New Study Offers Insights on Families Who Leave Housing Programs
Housing assistance is a tool many families use to achieve financial stability. The goal of such assistance is to put families on a path to economic mobility and brighter futures for their children. But what happens when families leave housing assistance programs? Do housing assistance policies provide them with sufficient transitional support when they leave because of increased income that makes them ineligible for waivers?
Scant information is available regarding what happens to families who leave for positive reasons such as income increases or negative ones, such as disqualifications because of rule violations.
Building on existing research, the Urban Institute has done a deeper study of what happens to families who leave housing assistance. The Urban Institute’s earlier HOPE VI Panel study from 2001 to 2005 looked at families who left waiver programs, but it used a relatively small sample size. The U.S. Department of Housing and Urban Development added more depth to this knowledge base with a survey that tracked a sample of nearly 5,000 public housing families participating in its Moving to Opportunity for Fair Housing (MTO) program in five cities from 1994 through about 10 – 15 years after they moved to low-poverty neighborhoods. The hope for MTO was that moving would improve adults’ access to jobs, children’s access to better schools, and economic outcomes overall. The study provides a rich dataset.

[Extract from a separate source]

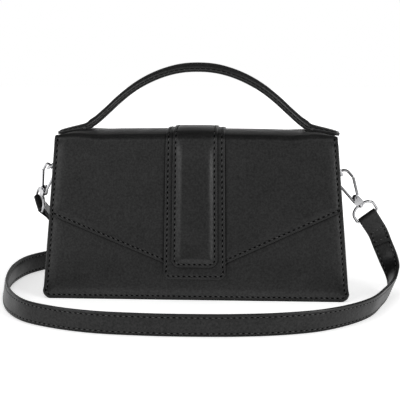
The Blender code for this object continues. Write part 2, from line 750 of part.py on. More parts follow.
def make_tab(name, side, split, step, top_hinge):
    """A sewn end: flat and domed on the flap's top, then curving up to meet the handle."""
    seat = FLAP_TOP + CLEARANCE
    stations = []
    for x, dome in ((TAB_END, TAB_END_DOME), (TAB_START, TAB_DOME)):
        stations.append((Vector((side * x, 0, seat)), Vector((0, 0, 1)), dome, HANDLE_WIDTH / 2))
    tip = split + CLEARANCE * 1.5
    for x in reversed(handle_places(tip, HANDLE_HALF_SPAN, CORNER_STEPS, (tip,))):
        point, up = handle_frame(side * x, step)
        point.z = max(point.z, seat)
        blend = (HANDLE_HALF_SPAN - x) / (HANDLE_HALF_SPAN - tip)
        up = (Vector((0, 0, 1)) * (1 - blend) + up * blend).normalized()
        end_dome = HANDLE_ROLL_THICKNESS * HANDLE_END_ROLL_SHARE + CLEARANCE
        dome = TAB_DOME + (end_dome - TAB_DOME) * blend
        stations.append((point, up, dome, tongue_half_width(x - tip)))
    rings = [section_ring(point, up, tab_section(half, dome)) for point, up, dome, half in stations]
    piece = add_object(name, rings_mesh(name, rings), black_leather(), top_hinge)
    ride_on_hinge(piece, top_hinge)


def ring_bar(side):
    """The middle of a ring's bar, which hangs in a loop that lies against the gusset's outer face."""
    height = BODY_HEIGHT - RING_BAR_DROP
    web = half_width(height) - SEAM_MARGIN
    return Vector((side * (web + CLEARANCE + LOOP_THICKNESS + CLEARANCE + RING_WIRE_RADIUS), 0, height))


def wire_loop(points, normal, radius):
    """Rings of a closed round wire that follows a flat loop of points."""
    rings = []
    count = len(points)
    normal = Vector(normal).normalized()
    for i in range(count):
        along = (points[(i + 1) % count] - points[i - 1]).normalized()
        side = along.cross(normal)
        rings.append([points[i] + side * a + normal * b for a, b in circle(radius, WIRE_SIDES)])
    return rings


def d_outline(half_width_, depth, bow_start, corner, crown=0):
    """A D from its straight bar, in (across, away from the bar), listed once round."""
    points = []
    for sign, order in ((1, 1), (-1, -1)):
        side = [(sign * a, b) for a, b in arc(half_width_ - corner, corner, corner, -90, 0, 3)]
        bow = []
        reach = half_width_ - crown
        for i in range(WIRE_STEPS):
            angle = math.pi / 2 * i / WIRE_STEPS
            across = crown + reach * math.cos(angle)
            bow.append((sign * across, bow_start + (depth - bow_start) * math.sin(angle)))
        if crown:
            bow.append((sign * crown, depth))
        half = side + [point for point in bow if point[1] > corner + CLEARANCE]
        if not crown and sign > 0:
            half.append((0, depth))
        points += half if order > 0 else list(reversed(half))
    return points


def make_ring(side, name, drop, parent):
    hinge = add_empty(f"{name}_axis", ring_bar(side), parent)
    away = Vector((side * math.cos(drop), 0, -math.sin(drop)))
    across = Vector((0, 1, 0))
    line = d_outline(RING_HALF_WIDTH, RING_DEPTH, RING_BOW_START, RING_CORNER_RADIUS)
    points = [across * a + away * b for a, b in line]
    rings = wire_loop(points, across.cross(away), RING_WIRE_RADIUS)
    add_object(name, rings_mesh(name, rings, closed=True), polished_metal(), hinge)


def ribbon_rings(line, thickness, width):
    """Rings of a flat band that follows a line of (x, z) points, its width along Y."""
    rings = []
    for i, (x, z) in enumerate(line):
        before, after = line[max(i - 1, 0)], line[min(i + 1, len(line) - 1)]
        along = Vector((after[0] - before[0], 0, after[1] - before[1])).normalized()
        out = Vector((along.z, 0, -along.x)) * thickness / 2
        edge = Vector((0, width / 2, 0))
        middle = Vector((x, 0, z))
        rings.append([middle - out - edge, middle + out - edge, middle + out + edge, middle - out + edge])
    return rings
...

The Urban Institute’s new study tracks participants over time to explore factors that cause households to leave assistance and how their experiences compare with those remaining on assistance. The study, which the Casey Foundation supported, supplements data from the MTO final evaluation survey with new, qualitative, in-depth interviews with a small number of families from two MTO sites who left housing assistance. It found that families who leave such programs are better off financially and live in improved housing and neighborhood conditions, but some report lingering hardships, including food insecurity and high debts. Even families who leave for positive reasons report better outcomes overall, but many still face financial challenges.
“The Urban Institute study provides deeper insight into the outcomes families experience after leaving housing assistance programs,” said Cindy Guy, director of research and evaluation at the Casey Foundation. “The research shows that we should pay attention to targeted approaches that support both households that risk losing housing waivers and those that leave programs for positive reasons. The study clearly indicates the need for approaches that will improve outcomes for families transitioning from housing assistance programs.”